Campaigners in the battle for green belt joined a protest walk against proposals to build thousands of homes on fields between Bradford and Leeds.

Bradford Council has earmarked the green belt land in the Tong and Fulneck Valley as an area which may be developed with up to 5,000 new homes.

Residents, who have formed the Tong and Fulneck Valley Association opposing any development, say the land forms an important rural barrier between the two cities.

They fear the area’s sense of community may be lost if development is allowed on the green belt.

About 30 walkers (pictured) – wearing Save Tong Fulneck Valley T-shirts – joined the protest walk over three miles of land under threat.

Association chairman, The Reverend Gordon Dey, said: “This walk is to raise awareness of the stunning countryside in this area.

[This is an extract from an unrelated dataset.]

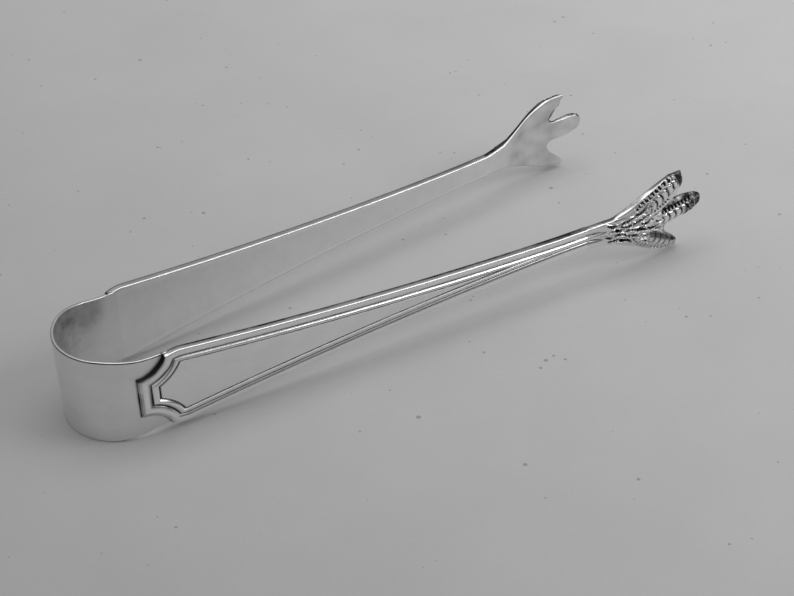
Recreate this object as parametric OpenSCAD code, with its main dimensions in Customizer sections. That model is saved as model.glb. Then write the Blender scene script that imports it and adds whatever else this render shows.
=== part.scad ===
// Claw tongs for ice: a spring bow of thin strip, two struck arms with a
// moulded panel, and two three-toed claws. The tongs lie on edge, the bow at
// the origin and the claws towards +X. Both arms are one shape, mirrored in Y.

/* [Overall] */
// Length from the back of the bow to the tips of the middle toes
overall_l = 162.5; // [158:0.5:172]
// Height of the bow's crown, and spread of the claws
rest_h = 22; // [21:0.5:24]

/* [Bow] */
// Inner radius of the bow
bow_r = 13; // [12:0.1:14]
// Thickness of the bow strip
strip_t = 0.8; // [0.6:0.05:1]
// Height of the strip at its necks, where the arms begin
neck_h = 18.9; // [18:0.1:20]
// Length of each straight leg between the round of the bow and the bend
leg_l = 3.3; // [3:0.1:5]
// Film of solder between a strip end and its arm
solder_gap = 0.03; // [0.02:0.01:0.05]

/* [Arms] */
// Angle at which each arm leaves the centre line
arm_angle = 3.6; // [3:0.05:4.5]
// Thickness of the arms
arm_t = 1.95; // [1.7:0.05:2.4]
// Height of the arms just past the shoulder
shoulder_h = 19.65; // [19.2:0.05:20.5]
// Height of the arms at the claws
wrist_h = 5.6; // [5:0.1:7]
// Length of an arm from the bend to its claw
arm_l = 112; // [108:1:116]
// Length of the lap that each arm makes over the strip, before the bend
lap_l = 5.3; // [4.5:0.1:6]

/* [Panel] */
// Width of the rounded border along the arm's edges
border_w = 2.2; // [1.8:0.1:2.6]
// Depth of the panel below the border
panel_depth = 0.5; // [0.3:0.05:0.7]
// Width of the fine bead inside the border
bead_w = 0.7; // [0.4:0.1:1]
// Radius of the hollow corners at the bow end
bite_r = 6.9; // [6:0.1:7.5]

/* [Claws] */
// Angle between the middle toe and the outer toes
toe_spread = 28.5; // [26:0.5:30]
// Radius of a toe at its root
toe_root_r = 2.9; // [2.6:0.1:3.1]
// Radius of a toe at its tip
toe_tip_r = 1.9; // [1.6:0.1:2]
// Number of scutes along a toe
scute_count = 6; // [4:1:8]
// Outward lean of each claw from its arm
claw_lean = 2.5; // [0:0.1:5]

/* [Hidden] */
$fn = 64;

mid_z = rest_h / 2;
bow_cx = bow_r + strip_t / 2;
bend_x = bow_cx + leg_l;
tail_l = 3.2;
crown_x = 4;
clear_h = rest_h + 4;

taper_r = 1010;
taper_slope = 0.024;
taper_l = 105;
shoulder_u = 5.4;
rise_u = 1.6;

bite_u = -4.9;
end_inset = 1.5;
bite_inset = 1.27;
bite_w = 12;
panel_end_u = 95;
floor_v = arm_t - panel_depth;
bead_gap = 0.25;
bead_root_v = floor_v - 0.1;
bead_top_v = arm_t - 0.1;
bead_end_u = panel_end_u - 3;
bead_split_u = panel_end_u - 12;

hub_u = 11;
hub_r = 10;
toe_start = 3;
toe_axis_v = 0.3;
scute_step = 0.14;
palm_v = 2.5;
web_v = 1.5;
side_reach = 19.1;
// The middle toe ends at the overall length, worked back along the arm
mid_reach = (overall_l - strip_t / 2 - bend_x - arm_l * cos(arm_angle))
    / cos(arm_angle + claw_lean) - hub_u - toe_tip_r;

function smooth(t) = let (c = min(1, max(0, t))) c * c * (3 - 2 * c);

// Half height of the strip at x: a level crown that narrows to the necks
function strip_half(x) =
    mid_z - (mid_z - neck_h / 2) * smooth((x - crown_x) / (bend_x - crown_x));

// Half height of an arm at u: the edges are long shallow arcs
function taper_half(u) = let (d = max(0, taper_l - u))
    wrist_h / 2 + (shoulder_h - wrist_h) / 2
        * (taper_slope * d + d * d / (2 * taper_r))
        / (taper_slope * (taper_l - shoulder_u)
            + pow(taper_l - shoulder_u, 2) / (2 * taper_r));
function arm_half(u) = u > shoulder_u ? taper_half(u)
    : neck_h / 2 + (shoulder_h - neck_h) / 2 * smooth((u - rise_u) / (shoulder_u - rise_u));

// Places its children in the frame of the back arm: u along the inner face
// from the bend, v outwards and w up from the middle
module arm_place() {
    translate([bend_x, bow_r, mid_z]) rotate([0, 0, arm_angle]) children();
}

// Stands a drawing in u and w up, and gives it thickness from v0 to v1
module slab(v0, v1) {
    translate([0, v1, 0]) rotate([90, 0, 0]) linear_extrude(height = v1 - v0) children();
}

// The plan of the bow on the +Y side, with a chosen thickness and tail
module half_bow_plan(t, tail) {
    difference() {
        translate([bow_cx, 0]) circle(r = bow_r + t, $fn = 128);
        translate([bow_cx, 0]) circle(r = bow_r, $fn = 128);
        translate([bow_cx, -50]) square([50, 100]);
        translate([-50, -100]) square([100, 100]);
    }
    translate([bow_cx, bow_r]) square([leg_l, t]);
    intersection() {
        translate([bend_x, bow_r]) circle(r = t);
        translate([bend_x, bow_r]) rotate(arm_angle) translate([-2 * t, 0]) square([2 * t, t]);
    }
    translate([bend_x, bow_r]) rotate(arm_angle) square([tail, t]);
}

module strip_side() {
    steps = 12;
    xs = [-2, for (i = [0 : steps]) crown_x + (bend_x - crown_x) * i / steps, 30];
    polygon(concat([for (x = xs) [x, mid_z + strip_half(x)]],
        [for (i = [len(xs) - 1 : -1 : 0]) [xs[i], mid_z - strip_half(xs[i])]]));
}

module bow() {
    color("gainsboro") intersection() {
        linear_extrude(height = rest_h) {
            half_bow_plan(strip_t, tail_l);
            mirror([0, 1]) half_bow_plan(strip_t, tail_l);
        }
        translate([0, 30, 0]) rotate([90, 0, 0]) linear_extrude(height = 60) strip_side();
    }
}

// Face of an arm, inset evenly from its edges, with hollow corners at the
// bow end; it runs on to end_u
module arm_face(inset, end_u) {
    first = -lap_l + inset * end_inset;
    steps = 24;
    us = [for (i = [0 : steps]) first + (end_u - first) * i / steps];
    difference() {
        polygon(concat([for (u = us) [u, arm_half(u) - inset]],
            [for (i = [steps : -1 : 0]) [us[i], inset - arm_half(us[i])]]));
        for (s = [-1, 1]) translate([bite_u, s * bite_w]) circle(r = bite_r + inset * bite_inset);
    }
}

module arm_solid() {
    difference() {
        arm_place() {
            difference() {
                slab(0, arm_t) arm_face(0, arm_l);
                slab(floor_v, arm_t + 1) arm_face(border_w, panel_end_u);
            }
            slab(bead_root_v, bead_top_v) difference() {
                arm_face(border_w + bead_gap, bead_end_u);
                arm_face(border_w + bead_gap + bead_w, bead_split_u);
            }
        }
        translate([0, 0, -2]) linear_extrude(height = clear_h) {
            half_bow_plan(strip_t + solder_gap, tail_l + solder_gap);
            translate([bow_cx, 0]) square([leg_l, bow_r + strip_t / 2]);
            translate([bow_cx, 0]) circle(r = bow_r + strip_t / 2);
        }
    }
}

// Places its children in the frame of the back claw, at the end of the arm
module claw_place() {
    arm_place() translate([arm_l, 0, 0]) rotate([0, 0, claw_lean]) children();
}

// One toe along +X from the hub: a row of scutes, each lapping the next
module toe(reach) {
    step = (reach - toe_start) / scute_count;
    rotate([0, 90, 0]) rotate_extrude() polygon([
        [0, toe_start],
        for (i = [0 : scute_count - 1]) let (
            r_far = toe_root_r + (toe_tip_r - toe_root_r) * pow((i + 1) / scute_count, 3),
            from = toe_start + i * step)
            each [[r_far - scute_step, from], [r_far, from + step]],
        for (a = [0 : 15 : 75]) [toe_tip_r * cos(a), reach + toe_tip_r * sin(a)],
        [0, reach + toe_tip_r]]);
}

// Outline of the palm: the ankle widens from the arm to the roots of the toes
module palm_face() {
    edge = [[0, wrist_h / 2], [5, 3.1], [9, 3.9], [12, 4.9], [15, 6.2], [18, 7.8]];
    polygon(concat(edge, [[23.5, 3.2]],
        [[23.5, -3.2]], [for (i = [len(edge) - 1 : -1 : 0]) [edge[i][0], -edge[i][1]]]));
}

// A claw, trimmed where it butts against the end of the arm
module claw_solid() {
    difference() {
        claw_place() {
            slab(0, web_v) palm_face();
            intersection() {
                slab(0, palm_v) palm_face();
                translate([hub_u, 0, 0]) rotate([90, 0, 0])
                    cylinder(r = hub_r, h = 4 * palm_v, center = true);
            }
            intersection() {
                slab(0, 2 * toe_root_r) translate([0, -mid_z]) square([overall_l, rest_h]);
                translate([hub_u, toe_axis_v, 0]) {
                    toe(mid_reach);
                    for (s = [-1, 1]) rotate([0, -s * toe_spread, 0]) toe(side_reach);
                }
            }
        }
        arm_place() translate([arm_l - 5, -arm_t, -mid_z]) cube([5, 3 * arm_t, rest_h]);
    }
}

module arm_back() { color("silver") arm_solid(); }
module arm_front() { color("silver") mirror([0, 1, 0]) arm_solid(); }
module claw_back() { color("darkgray") claw_solid(); }
module claw_front() { color("darkgray") mirror([0, 1, 0]) claw_solid(); }

bow();
arm_front();
arm_back();
claw_front();
claw_back();
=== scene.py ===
import math
import bmesh
import bpy
import numpy as np
from mathutils import Matrix, Vector


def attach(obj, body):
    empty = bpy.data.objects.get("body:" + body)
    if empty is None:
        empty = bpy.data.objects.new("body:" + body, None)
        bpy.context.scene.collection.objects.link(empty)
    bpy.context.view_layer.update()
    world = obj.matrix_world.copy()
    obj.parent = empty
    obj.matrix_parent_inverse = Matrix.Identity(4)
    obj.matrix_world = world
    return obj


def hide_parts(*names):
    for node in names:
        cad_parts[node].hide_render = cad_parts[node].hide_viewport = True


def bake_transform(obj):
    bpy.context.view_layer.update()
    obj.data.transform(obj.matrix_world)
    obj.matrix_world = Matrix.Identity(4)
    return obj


# Looks of the claw tongs for ice: bow, two arms and two claws in worn silver,
# on a pale table. Lengths are millimetres until scaled by MM; the frame is the
# CAD one: back of the bow at the origin, claws towards +X, arms at +Y and -Y.
#
# An arm or a claw is drawn in its own coordinates: u along it from its root,
# v outward from its inner face, and w up from its middle. A side is 1 for the
# back of the tongs, at +Y, and -1 for the front.
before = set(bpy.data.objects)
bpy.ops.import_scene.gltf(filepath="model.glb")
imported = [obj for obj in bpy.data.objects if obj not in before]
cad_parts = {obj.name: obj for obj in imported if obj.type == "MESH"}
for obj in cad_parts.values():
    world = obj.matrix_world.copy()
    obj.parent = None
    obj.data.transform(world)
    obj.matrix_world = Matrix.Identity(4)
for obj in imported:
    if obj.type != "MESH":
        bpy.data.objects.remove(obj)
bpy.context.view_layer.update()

MM = 0.001
# Height of the middle of the tongs above the table
MID_Z = 11.0

# Bow: its inner radius and the strip's thickness, where its crown ends and
# the arms' bend begins, half its height at the necks, and the tail that runs
# on behind each arm. The bend is eased over BEND_EASE either side of it.
BOW_R = 13.0
STRIP_T = 0.8
BOW_CX = BOW_R + STRIP_T / 2
CROWN_X = 4.0
BEND_X = 16.7
BEND_EASE = 0.8
NECK_HALF = 9.45
TAIL_L = 3.2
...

We are wanting to both embrace it now and protect it for the future.

“Bradford Council has decided that this is a place where developers could build up to 5,000 houses and we want to make sure that no green belt land is used for housing.”

Mr Dey said the authorities in Bradford and Leeds had recognised the importance of keeping the open landscape as far back as the 1800s.

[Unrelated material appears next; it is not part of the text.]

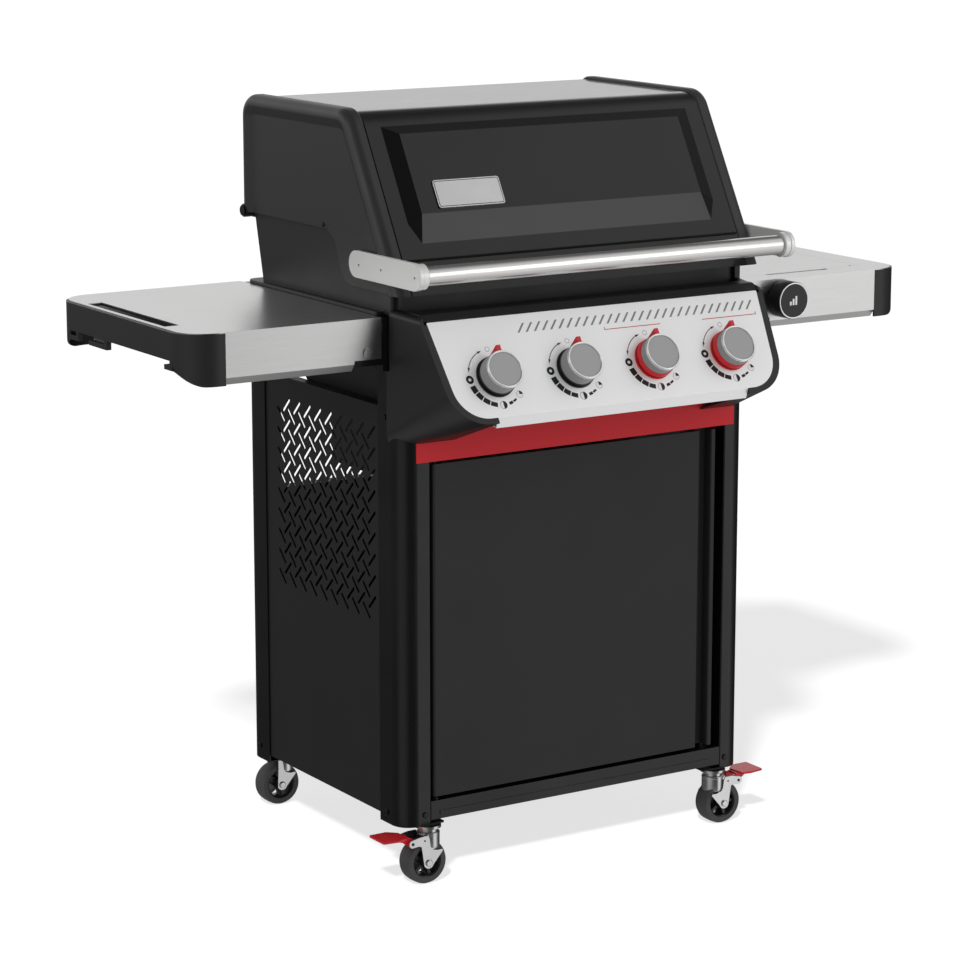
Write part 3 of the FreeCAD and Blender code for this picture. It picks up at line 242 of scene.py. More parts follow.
LOOKS = {
    "badge_plate": BRIGHT, "bottom_shelf": PANEL_PAINT, "cart_screws": DARK_STEEL,
    "caster_plates": FRAME_PAINT,
    "control_cap_left": BLACK_PLASTIC, "control_cap_right": BLACK_PLASTIC, "control_face": SILVER,
    "control_hood": SHADED_BOX_CAST, "cookbox": SHADED_BOX_CAST, "cooking_grates": IRON, "corner_posts": FRAME_PAINT,
    "display_housing": BLACK_PLASTIC, "display_lens": WINDOW, "door_panel": DOOR_PAINT,
    "door_pins_and_catch": DARK_STEEL, "drip_pan": BARE_ALUMINIUM, "drop_in_cover": TABLE_STEEL,
    "fascia_strip": RED_PAINT, "front_rail": FRAME_PAINT, "gas_manifold": BARE_ALUMINIUM, "gas_valves": BRASS,
    "grease_funnel": ENAMEL, "handle_brackets": ZINC, "handle_tube": BAR_STEEL, "heat_bars": BURNER_STEEL,
    "ignition_electrodes": CERAMIC, "left_table_cap": BLACK_PLASTIC, "left_table_top": TABLE_STEEL,
    "lid_cap_left": LID_CAST, "lid_cap_right": LID_CAST, "lid_hinge_pins": DARK_STEEL, "lid_shroud": ENAMEL,
    "main_burners": BURNER_STEEL, "sear_burner": BURNER_STEEL, "rear_panel": PANEL_PAINT,
    "right_table_cap": BLACK_PLASTIC, "right_table_top": TABLE_STEEL, "side_panel_left": PANEL_PAINT,
    "side_panel_right": PANEL_PAINT, "table_brackets": FRAME_PAINT, "warming_rack": BRIGHT,
    "valve_stem_1": BRASS, "valve_stem_2": BRASS, "valve_stem_3": BRASS, "valve_stem_4": BRASS,
}
PIVOT_PIN_RADIUS = 2.6 * MM      # how far a pin's faces lie from the table's edge
TABLE_SIDE_X = -0.34             # the left table's brackets lie outside of this
RACEWAY_DEPTH = 2.1 * MM         # how far below the posts a caster's raceway starts


def paint_nodes():
    """Gives each CAD node its material, and picks out the bright parts of two painted nodes."""
    for node, material in LOOKS.items():
        mesh = NODES[node].data
        mesh.materials.clear()
        mesh.materials.append(material)
    brackets = NODES["table_brackets"].data
    brackets.materials.append(BRIGHT)
    front, rear = (bound.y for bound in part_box("left_table_top"))
    for face in brackets.polygons:
        edge_distance = min(abs(face.center.y - front), abs(face.center.y - rear))
        is_pin = face.center.x < TABLE_SIDE_X and edge_distance < PIVOT_PIN_RADIUS
        face.material_index = int(is_pin)
    plates = NODES["caster_plates"].data
    plates.materials.append(BRIGHT)
    raceway_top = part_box("corner_posts")[0].z - RACEWAY_DEPTH
    for face in plates.polygons:
        face.material_index = int(face.center.z < raceway_top)


# ---- mesh pieces --------------------------------------------------------------------
def piece(name, points, faces, material, body, slot, smooth=True):
    """A mesh that rides on a CAD body."""
    mesh = bpy.data.meshes.new(name)
    mesh.from_pydata([tuple(p) for p in points], [], faces)
    mesh.validate()
    mesh.materials.append(material)
    mesh.polygons.foreach_set("use_smooth", [smooth] * len(mesh.polygons))
    if smooth:
        mesh.set_sharp_from_angle(angle=math.radians(35))
    made = bpy.data.objects.new(name, mesh)
    bpy.context.scene.collection.objects.link(made)
    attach(made, body)
    return made


def axes_about(axis):
    """Two unit vectors square to an axis."""
    side = X if abs(axis.dot(X)) < 0.9 else Y
    across = (side - axis * side.dot(axis)).normalized()
    return across, axis.cross(across)


def in_mm(*pairs):
    """Pairs of lengths given in millimetres, as metres."""
    return [(a * MM, b * MM) for a, b in pairs]


def turned(profile, centre, axis, steps=72):
    """Points and faces of a closed profile of (radius, along) turned about an axis."""
    u, v = axes_about(axis)
    points, faces = [], []
    for step in range(steps):
        angle = 2 * math.pi * step / steps
        outward = u * math.cos(angle) + v * math.sin(angle)
        points += [centre + outward * radius + axis * along for radius, along in profile]
    count = len(profile)
    for step in range(steps):
        here, following = step * count, (step + 1) % steps * count
        for i in range(count):
            j = (i + 1) % count
            faces.append((here + i, following + i, following + j, here + j))
    return points, faces


def prism(outline, depth):
    """Points and faces of a flat outline thickened by a vector."""
    count = len(outline)
    points = list(outline) + [p + depth for p in outline]
    faces = [tuple(reversed(range(count))), tuple(range(count, 2 * count))]
    faces += [(i, (i + 1) % count, count + (i + 1) % count, count + i) for i in range(count)]
    return points, faces


def joined(*parts):
    """Several (points, faces) pairs as one."""
    points, faces = [], []
    for some_points, some_faces in parts:
        start = len(points)
        points += some_points
        faces += [tuple(start + i for i in face) for face in some_faces]
    return points, faces


def rounded(corner_list, radius, steps=5):
    """A flat outline with its corners rounded."""
    made = []
    count = len(corner_list)
    for i in range(count):
        here = corner_list[i]
        before = (corner_list[i - 1] - here).normalized()
        after = (corner_list[(i + 1) % count] - here).normalized()
        half = before.angle(after) / 2
        reach = radius / math.tan(half)
        middle = here + (before + after).normalized() * (radius / math.sin(half))
        start, end = here + before * reach - middle, here + after * reach - middle
        for step in range(steps + 1):
            made.append(middle + start.lerp(end, step / steps).normalized() * radius)
    return made


# ---- control panel ----------------------------------------------------------------------
# Here a plain length is in millimetres, and a place on a dial is a clock hour. "Out" is away from
# the sloping face, and "up" is along it.
KNOB_NUMBERS = (1, 2, 3, 4)
SEAR_KNOBS = (3, 4)
OUT = Vector(JOINTS["knob_turn_1"]["axis"]).normalized()
UP_FACE = OUT.cross(X)
PRINT_DEPTH = 0.08 * MM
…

He said: “Tong and Fulneck are two very important historical communities and this land protects those communities, their identity and values.”

Proposals to build on the area, bounded by the ancient woodland of Black Carr Woods, were first raised as one of four options in the Local Development Framework (LDF).

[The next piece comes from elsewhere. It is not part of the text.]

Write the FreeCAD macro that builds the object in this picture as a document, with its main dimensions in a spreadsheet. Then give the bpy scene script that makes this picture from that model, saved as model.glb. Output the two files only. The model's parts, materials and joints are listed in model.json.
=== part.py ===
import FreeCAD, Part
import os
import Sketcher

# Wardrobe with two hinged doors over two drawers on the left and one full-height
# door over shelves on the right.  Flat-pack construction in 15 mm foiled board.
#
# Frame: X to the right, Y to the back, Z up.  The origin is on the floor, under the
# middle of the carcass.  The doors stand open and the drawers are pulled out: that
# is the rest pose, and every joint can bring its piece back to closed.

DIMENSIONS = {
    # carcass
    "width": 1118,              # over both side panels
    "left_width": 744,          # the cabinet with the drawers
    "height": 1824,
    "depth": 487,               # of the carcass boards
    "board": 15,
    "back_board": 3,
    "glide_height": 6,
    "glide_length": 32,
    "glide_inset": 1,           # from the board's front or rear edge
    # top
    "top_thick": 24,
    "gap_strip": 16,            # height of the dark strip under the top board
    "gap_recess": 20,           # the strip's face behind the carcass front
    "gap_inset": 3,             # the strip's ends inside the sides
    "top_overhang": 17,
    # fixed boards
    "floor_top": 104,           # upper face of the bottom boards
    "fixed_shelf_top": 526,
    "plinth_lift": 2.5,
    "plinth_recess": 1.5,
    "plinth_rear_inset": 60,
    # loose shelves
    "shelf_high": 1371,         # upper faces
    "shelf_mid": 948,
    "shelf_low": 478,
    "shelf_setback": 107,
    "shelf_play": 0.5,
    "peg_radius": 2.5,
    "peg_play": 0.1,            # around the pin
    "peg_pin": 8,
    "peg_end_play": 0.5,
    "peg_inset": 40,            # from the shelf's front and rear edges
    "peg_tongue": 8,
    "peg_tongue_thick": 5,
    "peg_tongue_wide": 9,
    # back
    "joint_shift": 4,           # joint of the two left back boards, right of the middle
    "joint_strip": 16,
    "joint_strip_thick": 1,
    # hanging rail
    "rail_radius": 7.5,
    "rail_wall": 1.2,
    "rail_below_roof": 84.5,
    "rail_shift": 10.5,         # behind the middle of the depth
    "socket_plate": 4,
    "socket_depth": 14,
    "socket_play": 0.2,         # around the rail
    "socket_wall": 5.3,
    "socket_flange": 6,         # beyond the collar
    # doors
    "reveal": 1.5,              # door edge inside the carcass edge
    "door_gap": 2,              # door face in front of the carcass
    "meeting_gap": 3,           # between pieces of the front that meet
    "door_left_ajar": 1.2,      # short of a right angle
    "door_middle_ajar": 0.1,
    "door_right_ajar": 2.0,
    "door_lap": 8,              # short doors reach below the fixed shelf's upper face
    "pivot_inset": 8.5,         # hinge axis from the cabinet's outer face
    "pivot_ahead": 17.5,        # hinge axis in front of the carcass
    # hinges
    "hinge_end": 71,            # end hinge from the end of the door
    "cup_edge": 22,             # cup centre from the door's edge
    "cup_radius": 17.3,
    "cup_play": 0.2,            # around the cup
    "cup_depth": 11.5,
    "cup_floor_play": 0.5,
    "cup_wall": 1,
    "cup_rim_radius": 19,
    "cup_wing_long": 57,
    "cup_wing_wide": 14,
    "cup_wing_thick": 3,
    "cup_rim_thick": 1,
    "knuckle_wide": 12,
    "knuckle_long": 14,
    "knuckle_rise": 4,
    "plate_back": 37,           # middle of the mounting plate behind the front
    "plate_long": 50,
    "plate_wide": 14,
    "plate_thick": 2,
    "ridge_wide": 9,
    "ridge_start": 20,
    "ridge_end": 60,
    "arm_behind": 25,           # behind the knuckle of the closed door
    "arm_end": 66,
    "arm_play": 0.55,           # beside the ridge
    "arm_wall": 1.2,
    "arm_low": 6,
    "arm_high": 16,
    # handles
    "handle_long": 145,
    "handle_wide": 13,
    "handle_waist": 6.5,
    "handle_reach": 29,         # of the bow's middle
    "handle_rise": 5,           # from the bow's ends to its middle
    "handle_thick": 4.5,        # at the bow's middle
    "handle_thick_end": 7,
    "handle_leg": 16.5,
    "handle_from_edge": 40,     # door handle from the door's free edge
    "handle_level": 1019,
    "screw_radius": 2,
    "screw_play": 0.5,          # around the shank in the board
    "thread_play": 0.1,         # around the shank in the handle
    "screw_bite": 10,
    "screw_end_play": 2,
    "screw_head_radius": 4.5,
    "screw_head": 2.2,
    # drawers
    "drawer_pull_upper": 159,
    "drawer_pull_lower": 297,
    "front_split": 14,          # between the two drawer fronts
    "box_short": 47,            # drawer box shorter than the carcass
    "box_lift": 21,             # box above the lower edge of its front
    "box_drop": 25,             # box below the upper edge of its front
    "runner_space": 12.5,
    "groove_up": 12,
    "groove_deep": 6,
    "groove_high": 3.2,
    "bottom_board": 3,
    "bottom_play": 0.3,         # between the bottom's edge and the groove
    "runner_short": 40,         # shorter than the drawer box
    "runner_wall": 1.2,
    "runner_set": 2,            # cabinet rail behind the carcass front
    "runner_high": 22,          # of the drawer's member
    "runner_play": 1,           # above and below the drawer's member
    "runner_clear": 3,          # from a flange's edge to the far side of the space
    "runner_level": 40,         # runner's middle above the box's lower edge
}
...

The LDF is a folder of local development documents replacing the Unitary Development Plan, outlining how planning will be managed in the area.

In the document, Bradford Council has to state its options to accommodate up to 50,000 homes by 2026. Public consultations have taken place and the Council says it is committed to the regeneration of Holme Wood.

It intends to publish the preferred option later this year.

John Muddiman, 36, of Holme Beck Park, joined the association in November 2008, after the Council unveiled its strategy. He said: “I am very concerned about Bradford Council’s proposals to build in the valley because it will be real destruction on a large scale.”

Joan Greenfield, of Knowles Lane, Holme Wood, said the valley was an important area of natural countryside. She said: “People from there walk in the valley regularly. I would hate to lose it.”